Just in time: Orang asli children finally getting some food after supplies were delivered by helicopter to an area near their inundated village in Gua Musang. — Bernama
The Centre for Orang Asli Concerns (COAC) said worse off are the approximately 5,000 orang asli living in low-lying areas or beside rivers which have burst their banks.
The centre’s coordinator, Colin Nicholas, said these include communities in Kelantan (especially Gua Musang), Perak and Pahang.
He said there were many groups and organisations ready to help but the problem was getting supplies to these villagers.
He said there was little or no access to these villages and that government aid has also yet to reach them.

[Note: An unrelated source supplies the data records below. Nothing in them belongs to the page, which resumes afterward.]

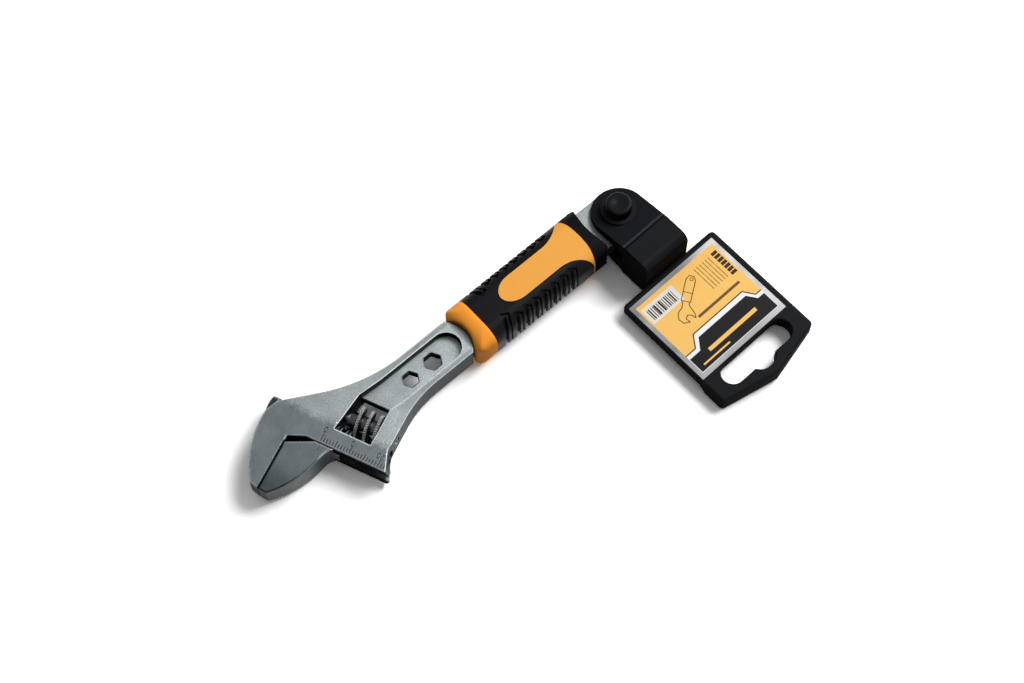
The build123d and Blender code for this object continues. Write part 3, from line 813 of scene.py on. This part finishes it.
@dataclass(frozen=True)
class Moulded:
    """Moulded plastic or rubber: fine grain, faint mottling, painted shade on upright faces, and
    edges painted lighter on black pieces for wear and highlight, darker on orange as shade.
    """

    name: str
    colour: Colour
    edge_highlight_and_shade: Colour
    roughness: float
    grain_depth: float
    grain: float = 4.0
    edge_radius: float = 0.3
    edge_share: float = 0.5
    mottle: float = 0.15
    shine: float = 0.1
    side_shade: float = 0.0
    side_roughness: float = 0.45
    front_colour: Colour | None = None
    front_end: float = 0.0
    front_round: float = 0.0
    outline: InlayOutline | EarStep | None = None

    def make(self) -> Material:
        """Build the material.

        Returns:
            The material.
        """
        recipe = Recipe(self.name)
        grain = recipe.noise(self.grain, roughness=0.6)
        cloud = recipe.noise(0.25, 3.0)
        rounded, edge = recipe.edges(self.edge_radius)
        side = recipe.upright() * self.side_shade
        colour: object = self.colour
        if self.front_colour is not None:
            front = recipe.axis(0).fall(self.front_end - 0.1, self.front_end + 0.1)
            colour = recipe.mix(front, colour, self.front_colour)
            edge = edge * front.rest()
            rounded = recipe.soften(rounded, front, self.front_round)
        shade = cloud.swing(self.mottle * 2) + grain.swing(self.mottle) + 1.0
        # Painted shade on upright faces, as strong as side_shade.
        colour = recipe.tint(colour, shade * side.rest())
        # Edges in a colour of their own: lighter on the black pieces for wear and painted
        # highlight, darker on the orange as painted shade.
        colour = recipe.mix(edge * self.edge_share, colour, self.edge_highlight_and_shade)
        if self.outline is not None:
            colour = self.outline.paint(recipe, colour)
        roughness = self.roughness + grain.swing(0.16) + cloud.swing(0.12)
        roughness = roughness + side * self.side_roughness
        relief = grain * self.grain_depth
        return recipe.finish(colour, roughness, relief, rounded, shine=self.shine)


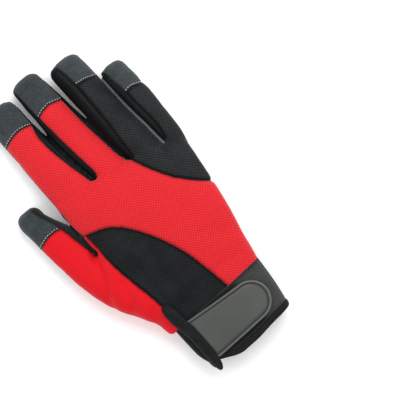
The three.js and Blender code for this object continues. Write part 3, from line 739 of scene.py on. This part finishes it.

“There needs to be helicopters, and organisation and planning to reach these villages.”
Besides food, said Nicholas, these communities needed medicine and materials to build shelters.
He said that although the orang asli are resilient and have lived with floods, the devastation this year was worse in terms of scale.
Nicholas said the problem was made worse by ecological degradation as the earth could not absorb the rain.
“We cannot just blame God,” he said.
Lawyer Siti Kassim, who is a member of the Bar Council’s Committee for Orang Asli Rights, was concerned for the approximately 2,000 Temiar who live in villages along rivers in Gua Musang.
While contact with these villages was irregular, Siti said she had received word that many of the Temiar lost everything in the floods.
“I fear that most will only have the clothes on their back and little else,” she said.
To date, she only heard about one load of supplies that was trucked in by a Good Samaritan several days ago.